Reproduce the listing verbatim.
Begin
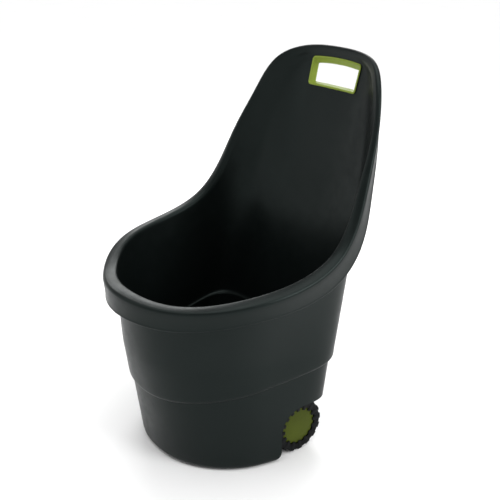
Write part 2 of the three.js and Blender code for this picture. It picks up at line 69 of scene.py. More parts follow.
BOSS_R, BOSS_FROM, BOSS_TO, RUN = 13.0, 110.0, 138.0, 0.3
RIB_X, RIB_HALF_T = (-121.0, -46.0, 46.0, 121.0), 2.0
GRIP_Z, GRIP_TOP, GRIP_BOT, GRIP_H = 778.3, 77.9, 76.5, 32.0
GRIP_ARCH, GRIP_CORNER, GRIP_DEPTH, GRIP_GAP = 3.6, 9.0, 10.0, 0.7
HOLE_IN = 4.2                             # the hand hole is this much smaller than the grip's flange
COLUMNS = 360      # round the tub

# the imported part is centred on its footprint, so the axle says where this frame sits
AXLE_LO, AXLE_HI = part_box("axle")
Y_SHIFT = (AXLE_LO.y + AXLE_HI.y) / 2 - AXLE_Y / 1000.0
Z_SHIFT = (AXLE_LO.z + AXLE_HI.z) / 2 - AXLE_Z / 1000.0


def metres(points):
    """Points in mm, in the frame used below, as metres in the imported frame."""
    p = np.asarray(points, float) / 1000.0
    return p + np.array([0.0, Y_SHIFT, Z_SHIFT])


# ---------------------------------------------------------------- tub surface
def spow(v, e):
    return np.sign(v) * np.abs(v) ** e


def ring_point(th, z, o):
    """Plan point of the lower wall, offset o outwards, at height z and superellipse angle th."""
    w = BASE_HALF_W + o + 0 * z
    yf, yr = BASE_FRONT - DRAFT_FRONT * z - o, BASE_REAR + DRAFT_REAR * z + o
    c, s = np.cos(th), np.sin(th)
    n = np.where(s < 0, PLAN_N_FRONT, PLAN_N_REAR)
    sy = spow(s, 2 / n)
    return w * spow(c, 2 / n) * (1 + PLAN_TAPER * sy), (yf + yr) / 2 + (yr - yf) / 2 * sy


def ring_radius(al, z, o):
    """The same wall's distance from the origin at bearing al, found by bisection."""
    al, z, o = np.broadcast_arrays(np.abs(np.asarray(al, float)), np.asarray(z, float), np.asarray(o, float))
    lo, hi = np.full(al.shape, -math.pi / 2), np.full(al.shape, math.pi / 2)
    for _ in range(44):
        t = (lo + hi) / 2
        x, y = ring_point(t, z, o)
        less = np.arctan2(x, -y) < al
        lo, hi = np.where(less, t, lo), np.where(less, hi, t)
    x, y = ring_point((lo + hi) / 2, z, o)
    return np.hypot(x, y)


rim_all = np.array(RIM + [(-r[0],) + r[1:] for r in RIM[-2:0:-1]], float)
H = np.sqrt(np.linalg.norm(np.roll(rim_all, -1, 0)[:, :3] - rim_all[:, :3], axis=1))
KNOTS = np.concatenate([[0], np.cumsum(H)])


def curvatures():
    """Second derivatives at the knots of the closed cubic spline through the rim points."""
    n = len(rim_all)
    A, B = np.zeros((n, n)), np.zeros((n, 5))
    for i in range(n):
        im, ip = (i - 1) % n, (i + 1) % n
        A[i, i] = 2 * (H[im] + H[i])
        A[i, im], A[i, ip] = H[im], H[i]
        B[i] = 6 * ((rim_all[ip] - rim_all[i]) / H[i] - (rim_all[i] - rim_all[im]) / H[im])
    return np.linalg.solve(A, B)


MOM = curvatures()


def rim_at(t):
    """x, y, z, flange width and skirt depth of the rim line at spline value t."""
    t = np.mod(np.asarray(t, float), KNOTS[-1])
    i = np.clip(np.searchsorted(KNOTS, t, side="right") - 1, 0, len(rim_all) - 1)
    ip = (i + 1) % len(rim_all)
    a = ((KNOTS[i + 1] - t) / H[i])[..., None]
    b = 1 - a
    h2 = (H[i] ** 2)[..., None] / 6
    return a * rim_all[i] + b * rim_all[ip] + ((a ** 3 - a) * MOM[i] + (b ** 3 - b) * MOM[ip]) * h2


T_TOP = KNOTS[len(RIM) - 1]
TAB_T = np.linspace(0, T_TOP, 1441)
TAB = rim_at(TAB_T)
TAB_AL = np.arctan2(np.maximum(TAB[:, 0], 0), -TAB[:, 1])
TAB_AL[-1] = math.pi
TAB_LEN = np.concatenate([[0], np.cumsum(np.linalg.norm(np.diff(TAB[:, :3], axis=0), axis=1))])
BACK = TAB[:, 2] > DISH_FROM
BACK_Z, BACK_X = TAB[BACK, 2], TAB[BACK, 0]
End
> **WRITTEN RESPONSE**
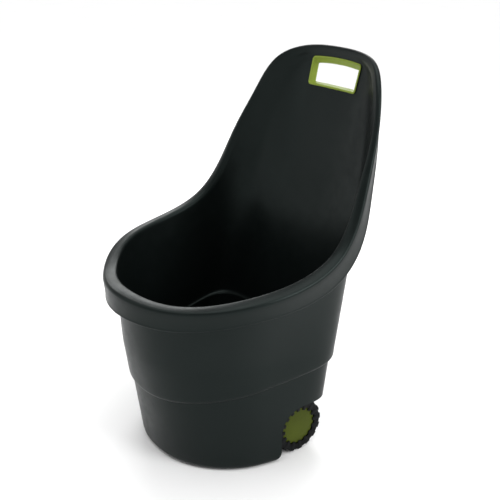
Write part 2 of the three.js and Blender code for this picture. It picks up at line 69 of scene.py. More parts follow.
BOSS_R, BOSS_FROM, BOSS_TO, RUN = 13.0, 110.0, 138.0, 0.3
RIB_X, RIB_HALF_T = (-121.0, -46.0, 46.0, 121.0), 2.0
GRIP_Z, GRIP_TOP, GRIP_BOT, GRIP_H = 778.3, 77.9, 76.5, 32.0
GRIP_ARCH, GRIP_CORNER, GRIP_DEPTH, GRIP_GAP = 3.6, 9.0, 10.0, 0.7
HOLE_IN = 4.2                             # the hand hole is this much smaller than the grip's flange
COLUMNS = 360      # round the tub

# the imported part is centred on its footprint, so the axle says where this frame sits
AXLE_LO, AXLE_HI = part_box("axle")
Y_SHIFT = (AXLE_LO.y + AXLE_HI.y) / 2 - AXLE_Y / 1000.0
Z_SHIFT = (AXLE_LO.z + AXLE_HI.z) / 2 - AXLE_Z / 1000.0


def metres(points):
    """Points in mm, in the frame used below, as metres in the imported frame."""
    p = np.asarray(points, float) / 1000.0
    return p + np.array([0.0, Y_SHIFT, Z_SHIFT])


# ---------------------------------------------------------------- tub surface
def spow(v, e):
    return np.sign(v) * np.abs(v) ** e


def ring_point(th, z, o):
    """Plan point of the lower wall, offset o outwards, at height z and superellipse angle th."""
    w = BASE_HALF_W + o + 0 * z
    yf, yr = BASE_FRONT - DRAFT_FRONT * z - o, BASE_REAR + DRAFT_REAR * z + o
    c, s = np.cos(th), np.sin(th)
    n = np.where(s < 0, PLAN_N_FRONT, PLAN_N_REAR)
    sy = spow(s, 2 / n)
    return w * spow(c, 2 / n) * (1 + PLAN_TAPER * sy), (yf + yr) / 2 + (yr - yf) / 2 * sy


def ring_radius(al, z, o):
    """The same wall's distance from the origin at bearing al, found by bisection."""
    al, z, o = np.broadcast_arrays(np.abs(np.asarray(al, float)), np.asarray(z, float), np.asarray(o, float))
    lo, hi = np.full(al.shape, -math.pi / 2), np.full(al.shape, math.pi / 2)
    for _ in range(44):
        t = (lo + hi) / 2
        x, y = ring_point(t, z, o)
        less = np.arctan2(x, -y) < al
        lo, hi = np.where(less, t, lo), np.where(less, hi, t)
    x, y = ring_point((lo + hi) / 2, z, o)
    return np.hypot(x, y)


rim_all = np.array(RIM + [(-r[0],) + r[1:] for r in RIM[-2:0:-1]], float)
H = np.sqrt(np.linalg.norm(np.roll(rim_all, -1, 0)[:, :3] - rim_all[:, :3], axis=1))
KNOTS = np.concatenate([[0], np.cumsum(H)])


def curvatures():
    """Second derivatives at the knots of the closed cubic spline through the rim points."""
    n = len(rim_all)
    A, B = np.zeros((n, n)), np.zeros((n, 5))
    for i in range(n):
        im, ip = (i - 1) % n, (i + 1) % n
        A[i, i] = 2 * (H[im] + H[i])
        A[i, im], A[i, ip] = H[im], H[i]
        B[i] = 6 * ((rim_all[ip] - rim_all[i]) / H[i] - (rim_all[i] - rim_all[im]) / H[im])
    return np.linalg.solve(A, B)


MOM = curvatures()


def rim_at(t):
    """x, y, z, flange width and skirt depth of the rim line at spline value t."""
    t = np.mod(np.asarray(t, float), KNOTS[-1])
    i = np.clip(np.searchsorted(KNOTS, t, side="right") - 1, 0, len(rim_all) - 1)
    ip = (i + 1) % len(rim_all)
    a = ((KNOTS[i + 1] - t) / H[i])[..., None]
    b = 1 - a
    h2 = (H[i] ** 2)[..., None] / 6
    return a * rim_all[i] + b * rim_all[ip] + ((a ** 3 - a) * MOM[i] + (b ** 3 - b) * MOM[ip]) * h2


T_TOP = KNOTS[len(RIM) - 1]
TAB_T = np.linspace(0, T_TOP, 1441)
TAB = rim_at(TAB_T)
TAB_AL = np.arctan2(np.maximum(TAB[:, 0], 0), -TAB[:, 1])
TAB_AL[-1] = math.pi
TAB_LEN = np.concatenate([[0], np.cumsum(np.linalg.norm(np.diff(TAB[:, :3], axis=0), axis=1))])
BACK = TAB[:, 2] > DISH_FROM
BACK_Z, BACK_X = TAB[BACK, 2], TAB[BACK, 0]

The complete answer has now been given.